- [What to produce]:
Restate, word for word, every line of the data.

- [Available data]:

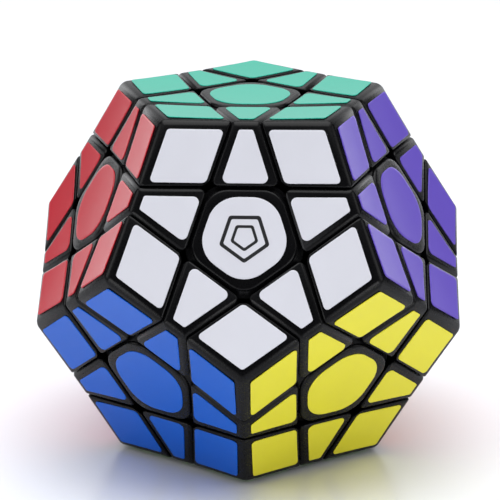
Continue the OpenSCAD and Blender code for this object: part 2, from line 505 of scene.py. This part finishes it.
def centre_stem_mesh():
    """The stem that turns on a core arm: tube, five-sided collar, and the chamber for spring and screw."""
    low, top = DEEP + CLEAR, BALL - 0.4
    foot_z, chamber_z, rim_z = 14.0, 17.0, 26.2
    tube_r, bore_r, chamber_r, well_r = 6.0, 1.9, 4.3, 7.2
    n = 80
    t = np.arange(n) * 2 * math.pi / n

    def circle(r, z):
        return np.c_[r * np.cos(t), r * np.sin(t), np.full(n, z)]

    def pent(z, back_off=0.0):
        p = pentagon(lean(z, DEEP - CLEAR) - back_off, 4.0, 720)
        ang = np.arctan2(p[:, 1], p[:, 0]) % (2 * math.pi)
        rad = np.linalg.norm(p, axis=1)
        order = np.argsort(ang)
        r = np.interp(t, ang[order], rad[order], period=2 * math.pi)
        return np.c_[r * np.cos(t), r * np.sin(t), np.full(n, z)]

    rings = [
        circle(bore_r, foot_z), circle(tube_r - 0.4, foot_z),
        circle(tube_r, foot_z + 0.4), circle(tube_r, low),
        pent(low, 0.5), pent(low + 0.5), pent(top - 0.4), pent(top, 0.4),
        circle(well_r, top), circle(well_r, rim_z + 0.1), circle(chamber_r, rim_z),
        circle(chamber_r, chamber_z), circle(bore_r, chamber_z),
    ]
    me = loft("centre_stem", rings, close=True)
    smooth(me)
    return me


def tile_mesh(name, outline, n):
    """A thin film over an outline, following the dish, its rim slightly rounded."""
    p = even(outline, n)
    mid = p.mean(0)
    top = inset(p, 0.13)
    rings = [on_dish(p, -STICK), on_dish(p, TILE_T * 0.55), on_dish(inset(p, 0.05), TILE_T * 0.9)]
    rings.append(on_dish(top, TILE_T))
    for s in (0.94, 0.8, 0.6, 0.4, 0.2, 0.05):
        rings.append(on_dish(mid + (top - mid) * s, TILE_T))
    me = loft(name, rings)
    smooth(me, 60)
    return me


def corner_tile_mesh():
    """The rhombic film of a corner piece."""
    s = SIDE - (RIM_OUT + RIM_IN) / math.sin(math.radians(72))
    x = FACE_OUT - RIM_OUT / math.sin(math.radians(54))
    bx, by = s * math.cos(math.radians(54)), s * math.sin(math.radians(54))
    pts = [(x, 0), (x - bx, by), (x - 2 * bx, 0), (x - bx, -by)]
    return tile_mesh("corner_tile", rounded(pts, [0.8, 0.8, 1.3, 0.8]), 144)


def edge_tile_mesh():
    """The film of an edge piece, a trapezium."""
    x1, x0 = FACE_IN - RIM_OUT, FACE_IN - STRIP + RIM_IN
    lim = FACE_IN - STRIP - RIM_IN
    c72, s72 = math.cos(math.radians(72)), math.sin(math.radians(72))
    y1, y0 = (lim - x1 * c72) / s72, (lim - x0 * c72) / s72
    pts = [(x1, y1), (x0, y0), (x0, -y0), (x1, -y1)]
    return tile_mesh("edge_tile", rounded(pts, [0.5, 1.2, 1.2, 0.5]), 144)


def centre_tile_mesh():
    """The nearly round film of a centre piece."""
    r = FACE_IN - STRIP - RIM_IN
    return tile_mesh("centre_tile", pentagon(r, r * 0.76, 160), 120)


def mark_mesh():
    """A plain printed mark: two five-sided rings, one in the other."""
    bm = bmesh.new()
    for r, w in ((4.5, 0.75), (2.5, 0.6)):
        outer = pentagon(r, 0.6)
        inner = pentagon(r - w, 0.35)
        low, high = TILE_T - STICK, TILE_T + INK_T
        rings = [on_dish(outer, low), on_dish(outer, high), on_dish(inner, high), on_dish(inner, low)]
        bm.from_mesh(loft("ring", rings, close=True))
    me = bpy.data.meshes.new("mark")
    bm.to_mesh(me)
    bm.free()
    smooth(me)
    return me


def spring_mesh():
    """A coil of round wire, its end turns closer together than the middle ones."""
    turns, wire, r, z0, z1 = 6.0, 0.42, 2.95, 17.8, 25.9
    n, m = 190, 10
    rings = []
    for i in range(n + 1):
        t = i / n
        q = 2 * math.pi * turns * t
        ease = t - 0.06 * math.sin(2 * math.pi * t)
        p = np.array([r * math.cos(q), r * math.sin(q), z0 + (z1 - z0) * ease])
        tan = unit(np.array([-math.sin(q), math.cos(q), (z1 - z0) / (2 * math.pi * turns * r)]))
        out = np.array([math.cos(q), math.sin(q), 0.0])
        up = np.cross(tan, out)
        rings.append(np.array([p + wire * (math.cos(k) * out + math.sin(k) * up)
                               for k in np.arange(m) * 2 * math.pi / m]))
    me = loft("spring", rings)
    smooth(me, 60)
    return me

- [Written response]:
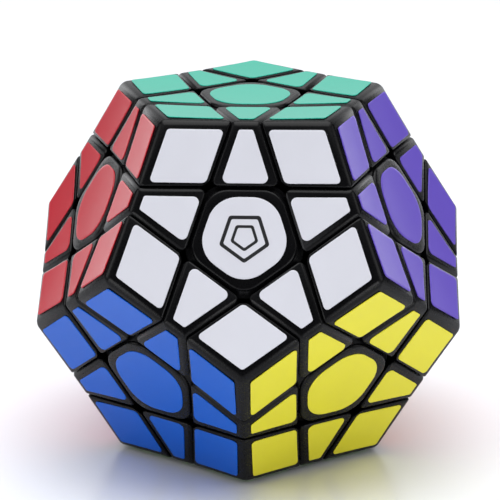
Continue the OpenSCAD and Blender code for this object: part 2, from line 505 of scene.py. This part finishes it.
def centre_stem_mesh():
    """The stem that turns on a core arm: tube, five-sided collar, and the chamber for spring and screw."""
    low, top = DEEP + CLEAR, BALL - 0.4
    foot_z, chamber_z, rim_z = 14.0, 17.0, 26.2
    tube_r, bore_r, chamber_r, well_r = 6.0, 1.9, 4.3, 7.2
    n = 80
    t = np.arange(n) * 2 * math.pi / n

    def circle(r, z):
        return np.c_[r * np.cos(t), r * np.sin(t), np.full(n, z)]

    def pent(z, back_off=0.0):
        p = pentagon(lean(z, DEEP - CLEAR) - back_off, 4.0, 720)
        ang = np.arctan2(p[:, 1], p[:, 0]) % (2 * math.pi)
        rad = np.linalg.norm(p, axis=1)
        order = np.argsort(ang)
        r = np.interp(t, ang[order], rad[order], period=2 * math.pi)
        return np.c_[r * np.cos(t), r * np.sin(t), np.full(n, z)]

    rings = [
        circle(bore_r, foot_z), circle(tube_r - 0.4, foot_z),
        circle(tube_r, foot_z + 0.4), circle(tube_r, low),
        pent(low, 0.5), pent(low + 0.5), pent(top - 0.4), pent(top, 0.4),
        circle(well_r, top), circle(well_r, rim_z + 0.1), circle(chamber_r, rim_z),
        circle(chamber_r, chamber_z), circle(bore_r, chamber_z),
    ]
    me = loft("centre_stem", rings, close=True)
    smooth(me)
    return me


def tile_mesh(name, outline, n):
    """A thin film over an outline, following the dish, its rim slightly rounded."""
    p = even(outline, n)
    mid = p.mean(0)
    top = inset(p, 0.13)
    rings = [on_dish(p, -STICK), on_dish(p, TILE_T * 0.55), on_dish(inset(p, 0.05), TILE_T * 0.9)]
    rings.append(on_dish(top, TILE_T))
    for s in (0.94, 0.8, 0.6, 0.4, 0.2, 0.05):
        rings.append(on_dish(mid + (top - mid) * s, TILE_T))
    me = loft(name, rings)
    smooth(me, 60)
    return me


def corner_tile_mesh():
    """The rhombic film of a corner piece."""
    s = SIDE - (RIM_OUT + RIM_IN) / math.sin(math.radians(72))
    x = FACE_OUT - RIM_OUT / math.sin(math.radians(54))
    bx, by = s * math.cos(math.radians(54)), s * math.sin(math.radians(54))
    pts = [(x, 0), (x - bx, by), (x - 2 * bx, 0), (x - bx, -by)]
    return tile_mesh("corner_tile", rounded(pts, [0.8, 0.8, 1.3, 0.8]), 144)


def edge_tile_mesh():
    """The film of an edge piece, a trapezium."""
    x1, x0 = FACE_IN - RIM_OUT, FACE_IN - STRIP + RIM_IN
    lim = FACE_IN - STRIP - RIM_IN
    c72, s72 = math.cos(math.radians(72)), math.sin(math.radians(72))
    y1, y0 = (lim - x1 * c72) / s72, (lim - x0 * c72) / s72
    pts = [(x1, y1), (x0, y0), (x0, -y0), (x1, -y1)]
    return tile_mesh("edge_tile", rounded(pts, [0.5, 1.2, 1.2, 0.5]), 144)


def centre_tile_mesh():
    """The nearly round film of a centre piece."""
    r = FACE_IN - STRIP - RIM_IN
    return tile_mesh("centre_tile", pentagon(r, r * 0.76, 160), 120)


def mark_mesh():
    """A plain printed mark: two five-sided rings, one in the other."""
    bm = bmesh.new()
    for r, w in ((4.5, 0.75), (2.5, 0.6)):
        outer = pentagon(r, 0.6)
        inner = pentagon(r - w, 0.35)
        low, high = TILE_T - STICK, TILE_T + INK_T
        rings = [on_dish(outer, low), on_dish(outer, high), on_dish(inner, high), on_dish(inner, low)]
        bm.from_mesh(loft("ring", rings, close=True))
    me = bpy.data.meshes.new("mark")
    bm.to_mesh(me)
    bm.free()
    smooth(me)
    return me


def spring_mesh():
    """A coil of round wire, its end turns closer together than the middle ones."""
    turns, wire, r, z0, z1 = 6.0, 0.42, 2.95, 17.8, 25.9
    n, m = 190, 10
    rings = []
    for i in range(n + 1):
        t = i / n
        q = 2 * math.pi * turns * t
        ease = t - 0.06 * math.sin(2 * math.pi * t)
        p = np.array([r * math.cos(q), r * math.sin(q), z0 + (z1 - z0) * ease])
        tan = unit(np.array([-math.sin(q), math.cos(q), (z1 - z0) / (2 * math.pi * turns * r)]))
        out = np.array([math.cos(q), math.sin(q), 0.0])
        up = np.cross(tan, out)
        rings.append(np.array([p + wire * (math.cos(k) * out + math.sin(k) * up)
                               for k in np.arange(m) * 2 * math.pi / m]))
    me = loft("spring", rings)
    smooth(me, 60)
    return me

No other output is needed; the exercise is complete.